[start of Records for the task]

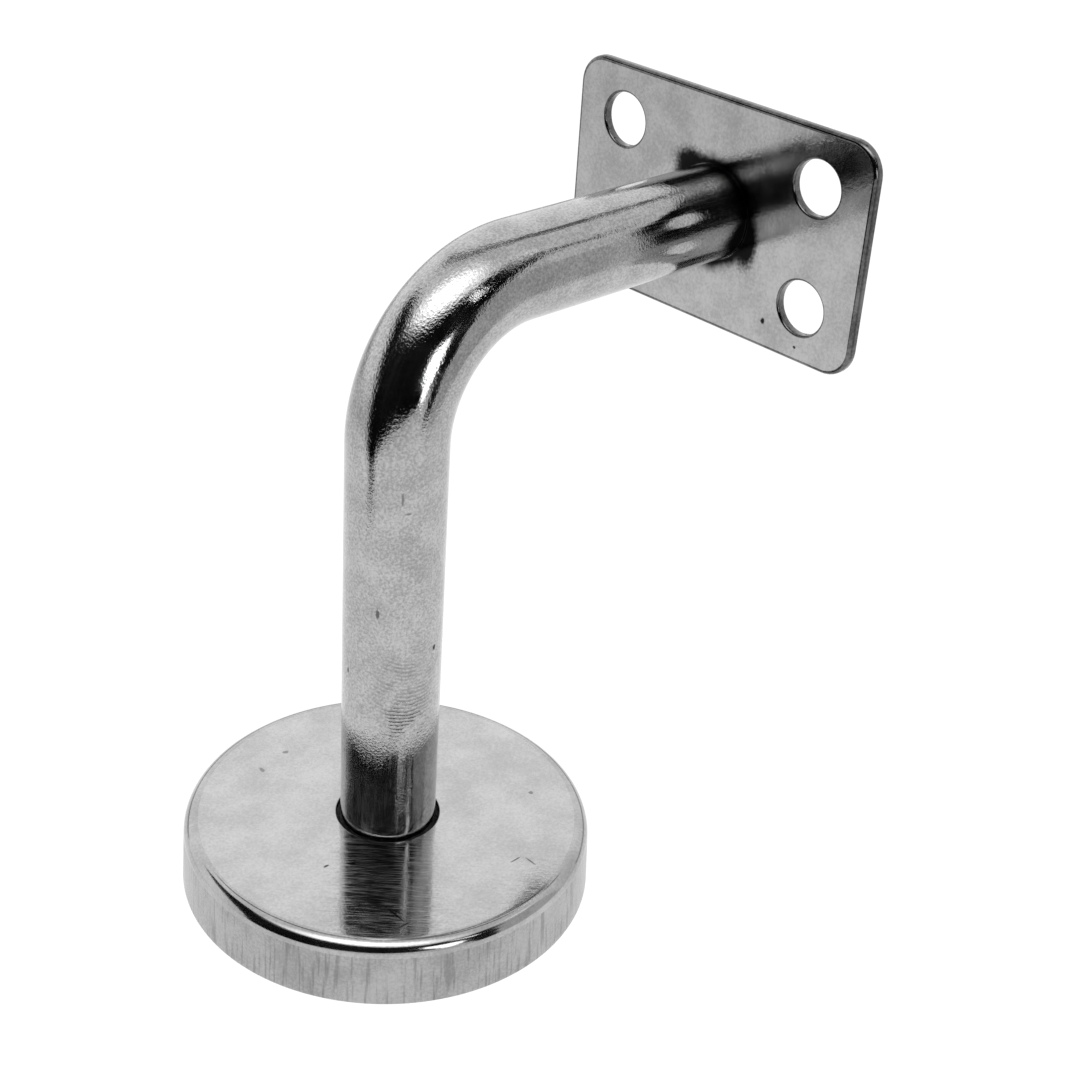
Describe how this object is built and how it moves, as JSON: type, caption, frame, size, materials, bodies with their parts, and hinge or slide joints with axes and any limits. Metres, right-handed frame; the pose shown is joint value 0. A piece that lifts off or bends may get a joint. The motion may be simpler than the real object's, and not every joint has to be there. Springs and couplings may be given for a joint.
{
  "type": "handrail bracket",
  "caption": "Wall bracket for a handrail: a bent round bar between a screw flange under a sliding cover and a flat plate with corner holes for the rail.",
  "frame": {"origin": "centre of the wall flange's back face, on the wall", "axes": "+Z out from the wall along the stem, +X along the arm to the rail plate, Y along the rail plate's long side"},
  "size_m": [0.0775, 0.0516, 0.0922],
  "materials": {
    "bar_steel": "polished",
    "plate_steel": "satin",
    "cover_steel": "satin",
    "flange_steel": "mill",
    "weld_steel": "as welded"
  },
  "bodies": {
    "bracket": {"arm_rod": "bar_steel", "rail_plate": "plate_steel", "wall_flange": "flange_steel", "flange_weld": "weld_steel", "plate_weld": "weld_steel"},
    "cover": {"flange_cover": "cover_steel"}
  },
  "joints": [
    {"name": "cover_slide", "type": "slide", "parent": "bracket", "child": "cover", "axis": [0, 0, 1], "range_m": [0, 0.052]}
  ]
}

[end of Records for the task]
[start of Records for the task]

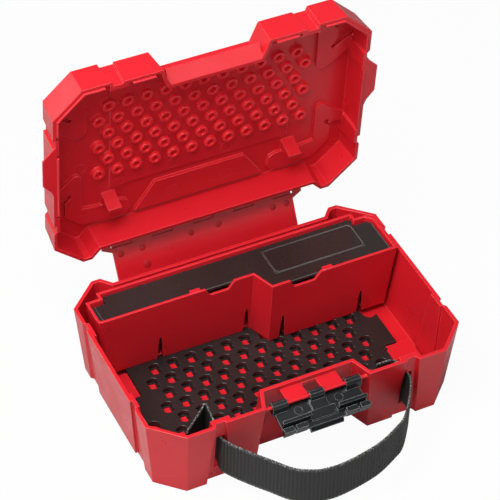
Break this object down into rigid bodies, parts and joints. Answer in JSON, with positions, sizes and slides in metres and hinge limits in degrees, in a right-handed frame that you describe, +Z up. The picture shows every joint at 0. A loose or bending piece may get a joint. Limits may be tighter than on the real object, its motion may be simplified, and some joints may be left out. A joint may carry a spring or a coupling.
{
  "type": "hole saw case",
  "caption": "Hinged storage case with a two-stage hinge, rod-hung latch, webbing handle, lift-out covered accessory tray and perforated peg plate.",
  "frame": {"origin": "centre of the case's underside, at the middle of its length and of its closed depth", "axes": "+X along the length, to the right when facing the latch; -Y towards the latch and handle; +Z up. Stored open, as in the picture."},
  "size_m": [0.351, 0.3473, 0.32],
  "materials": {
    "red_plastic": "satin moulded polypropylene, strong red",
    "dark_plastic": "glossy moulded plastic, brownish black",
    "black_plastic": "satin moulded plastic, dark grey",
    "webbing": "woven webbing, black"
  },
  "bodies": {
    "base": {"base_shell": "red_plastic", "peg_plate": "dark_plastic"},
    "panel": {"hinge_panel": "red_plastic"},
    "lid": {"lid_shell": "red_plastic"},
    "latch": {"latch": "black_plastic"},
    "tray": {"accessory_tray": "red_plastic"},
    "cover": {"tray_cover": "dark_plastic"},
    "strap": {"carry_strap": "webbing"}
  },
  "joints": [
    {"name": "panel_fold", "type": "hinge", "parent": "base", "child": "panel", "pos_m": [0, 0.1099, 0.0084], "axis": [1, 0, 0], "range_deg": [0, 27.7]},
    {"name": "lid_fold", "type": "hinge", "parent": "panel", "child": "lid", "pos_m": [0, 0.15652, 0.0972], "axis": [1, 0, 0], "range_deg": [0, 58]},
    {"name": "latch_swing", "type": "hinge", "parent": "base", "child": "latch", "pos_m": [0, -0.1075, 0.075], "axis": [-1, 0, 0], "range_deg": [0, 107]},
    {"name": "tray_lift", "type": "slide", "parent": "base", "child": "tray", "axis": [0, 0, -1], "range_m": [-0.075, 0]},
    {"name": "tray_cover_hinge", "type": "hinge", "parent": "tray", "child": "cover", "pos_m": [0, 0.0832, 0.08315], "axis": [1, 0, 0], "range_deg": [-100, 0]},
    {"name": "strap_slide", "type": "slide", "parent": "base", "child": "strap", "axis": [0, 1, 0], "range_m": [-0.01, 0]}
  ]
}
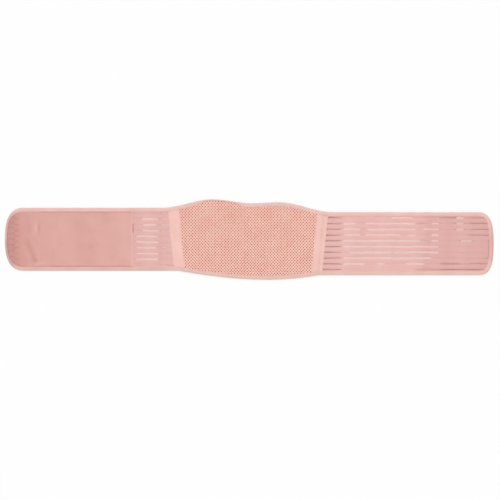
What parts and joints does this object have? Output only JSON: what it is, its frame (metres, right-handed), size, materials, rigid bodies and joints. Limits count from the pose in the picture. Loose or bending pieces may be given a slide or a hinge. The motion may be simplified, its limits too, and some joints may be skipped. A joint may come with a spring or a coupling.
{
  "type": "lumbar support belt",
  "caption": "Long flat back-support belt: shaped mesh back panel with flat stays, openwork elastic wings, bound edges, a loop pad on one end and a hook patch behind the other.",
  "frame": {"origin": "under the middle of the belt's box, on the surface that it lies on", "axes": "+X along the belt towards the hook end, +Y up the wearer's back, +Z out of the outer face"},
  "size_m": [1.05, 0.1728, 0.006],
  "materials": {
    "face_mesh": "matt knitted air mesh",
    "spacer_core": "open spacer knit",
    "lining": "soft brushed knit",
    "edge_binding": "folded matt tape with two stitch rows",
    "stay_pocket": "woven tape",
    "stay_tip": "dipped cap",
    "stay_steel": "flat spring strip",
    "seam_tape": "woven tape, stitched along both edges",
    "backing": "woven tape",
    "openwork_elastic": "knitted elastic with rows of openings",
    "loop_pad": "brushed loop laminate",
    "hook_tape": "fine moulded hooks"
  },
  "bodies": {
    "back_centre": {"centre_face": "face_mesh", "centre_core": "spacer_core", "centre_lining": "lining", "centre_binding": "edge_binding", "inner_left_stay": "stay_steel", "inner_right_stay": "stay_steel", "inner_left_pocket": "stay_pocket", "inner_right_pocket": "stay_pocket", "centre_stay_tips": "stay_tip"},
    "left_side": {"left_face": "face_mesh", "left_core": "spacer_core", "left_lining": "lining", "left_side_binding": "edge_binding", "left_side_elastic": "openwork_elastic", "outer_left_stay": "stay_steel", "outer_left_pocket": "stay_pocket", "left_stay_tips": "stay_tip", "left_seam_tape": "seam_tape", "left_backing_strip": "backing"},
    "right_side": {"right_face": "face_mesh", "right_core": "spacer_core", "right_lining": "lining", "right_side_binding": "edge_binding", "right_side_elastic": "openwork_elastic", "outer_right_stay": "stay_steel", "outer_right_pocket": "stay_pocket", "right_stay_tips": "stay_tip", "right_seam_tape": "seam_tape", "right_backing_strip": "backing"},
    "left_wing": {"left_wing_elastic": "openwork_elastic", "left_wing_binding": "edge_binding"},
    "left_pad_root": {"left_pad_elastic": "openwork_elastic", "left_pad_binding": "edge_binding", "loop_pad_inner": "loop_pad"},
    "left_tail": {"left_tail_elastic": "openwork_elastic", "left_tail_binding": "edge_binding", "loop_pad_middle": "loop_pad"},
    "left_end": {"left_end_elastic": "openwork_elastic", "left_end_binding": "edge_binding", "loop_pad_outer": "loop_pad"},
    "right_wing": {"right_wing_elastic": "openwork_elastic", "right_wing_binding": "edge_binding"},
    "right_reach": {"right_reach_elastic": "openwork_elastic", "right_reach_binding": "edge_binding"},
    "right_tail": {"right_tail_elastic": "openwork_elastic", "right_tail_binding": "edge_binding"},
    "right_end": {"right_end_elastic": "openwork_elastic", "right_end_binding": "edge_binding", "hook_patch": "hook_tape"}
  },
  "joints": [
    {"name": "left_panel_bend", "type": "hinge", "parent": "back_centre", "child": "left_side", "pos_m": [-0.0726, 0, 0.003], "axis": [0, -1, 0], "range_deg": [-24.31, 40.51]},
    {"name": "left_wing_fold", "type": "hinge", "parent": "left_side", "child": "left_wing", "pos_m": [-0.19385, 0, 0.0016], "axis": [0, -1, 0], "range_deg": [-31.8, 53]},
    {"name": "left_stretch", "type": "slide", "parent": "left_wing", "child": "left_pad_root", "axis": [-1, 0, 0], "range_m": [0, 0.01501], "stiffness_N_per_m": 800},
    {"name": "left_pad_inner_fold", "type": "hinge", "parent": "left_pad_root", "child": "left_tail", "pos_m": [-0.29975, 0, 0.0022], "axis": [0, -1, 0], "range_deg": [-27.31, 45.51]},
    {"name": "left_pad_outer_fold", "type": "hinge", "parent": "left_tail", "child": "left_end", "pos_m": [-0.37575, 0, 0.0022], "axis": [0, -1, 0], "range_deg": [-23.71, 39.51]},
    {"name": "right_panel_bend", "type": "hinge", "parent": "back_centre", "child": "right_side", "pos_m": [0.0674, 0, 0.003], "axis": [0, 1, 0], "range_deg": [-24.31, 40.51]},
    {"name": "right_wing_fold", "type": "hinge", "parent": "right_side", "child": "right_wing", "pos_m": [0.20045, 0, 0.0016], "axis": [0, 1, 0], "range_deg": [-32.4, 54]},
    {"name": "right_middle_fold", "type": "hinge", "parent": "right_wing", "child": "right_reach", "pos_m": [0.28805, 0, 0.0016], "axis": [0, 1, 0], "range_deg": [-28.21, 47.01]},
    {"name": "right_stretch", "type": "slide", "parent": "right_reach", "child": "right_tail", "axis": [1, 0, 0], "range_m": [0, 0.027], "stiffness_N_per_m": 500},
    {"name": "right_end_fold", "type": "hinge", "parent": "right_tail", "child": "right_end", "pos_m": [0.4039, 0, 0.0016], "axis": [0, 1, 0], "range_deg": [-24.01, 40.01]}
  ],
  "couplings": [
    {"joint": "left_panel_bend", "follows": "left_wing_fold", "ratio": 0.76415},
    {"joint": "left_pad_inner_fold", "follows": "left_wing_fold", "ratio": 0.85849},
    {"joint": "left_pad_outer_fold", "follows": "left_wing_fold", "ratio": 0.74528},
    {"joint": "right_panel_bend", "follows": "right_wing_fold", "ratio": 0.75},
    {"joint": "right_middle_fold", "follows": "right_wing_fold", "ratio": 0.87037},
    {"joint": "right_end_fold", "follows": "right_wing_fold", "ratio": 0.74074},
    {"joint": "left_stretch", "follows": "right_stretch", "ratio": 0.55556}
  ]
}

[end of Records for the task]
[start of Records for the task]

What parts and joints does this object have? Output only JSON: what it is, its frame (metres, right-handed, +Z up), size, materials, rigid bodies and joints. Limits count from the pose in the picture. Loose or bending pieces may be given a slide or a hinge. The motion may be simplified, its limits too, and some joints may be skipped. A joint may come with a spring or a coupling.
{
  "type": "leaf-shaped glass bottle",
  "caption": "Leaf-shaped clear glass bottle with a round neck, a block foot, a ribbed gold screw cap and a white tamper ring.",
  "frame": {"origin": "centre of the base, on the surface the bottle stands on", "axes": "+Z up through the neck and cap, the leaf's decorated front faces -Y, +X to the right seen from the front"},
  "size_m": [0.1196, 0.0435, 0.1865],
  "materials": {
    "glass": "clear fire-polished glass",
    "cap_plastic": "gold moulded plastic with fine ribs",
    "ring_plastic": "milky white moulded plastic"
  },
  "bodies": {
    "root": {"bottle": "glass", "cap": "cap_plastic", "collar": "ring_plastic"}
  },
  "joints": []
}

[end of Records for the task]

→ **Problem details**
Copy out each line of the material that holds the word "bending".

→ **Exercise output**
Break this object down into rigid bodies, parts and joints. Answer in JSON, with positions, sizes and slides in metres and hinge limits in degrees, in a right-handed frame that you describe, +Z up. The picture shows every joint at 0. A loose or bending piece may get a joint. Limits may be tighter than on the real object, its motion may be simplified, and some joints may be left out. A joint may carry a spring or a coupling.
What parts and joints does this object have? Output only JSON: what it is, its frame (metres, right-handed), size, materials, rigid bodies and joints. Limits count from the pose in the picture. Loose or bending pieces may be given a slide or a hinge. The motion may be simplified, its limits too, and some joints may be skipped. A joint may come with a spring or a coupling.
What parts and joints does this object have? Output only JSON: what it is, its frame (metres, right-handed, +Z up), size, materials, rigid bodies and joints. Limits count from the pose in the picture. Loose or bending pieces may be given a slide or a hinge. The motion may be simplified, its limits too, and some joints may be skipped. A joint may come with a spring or a coupling.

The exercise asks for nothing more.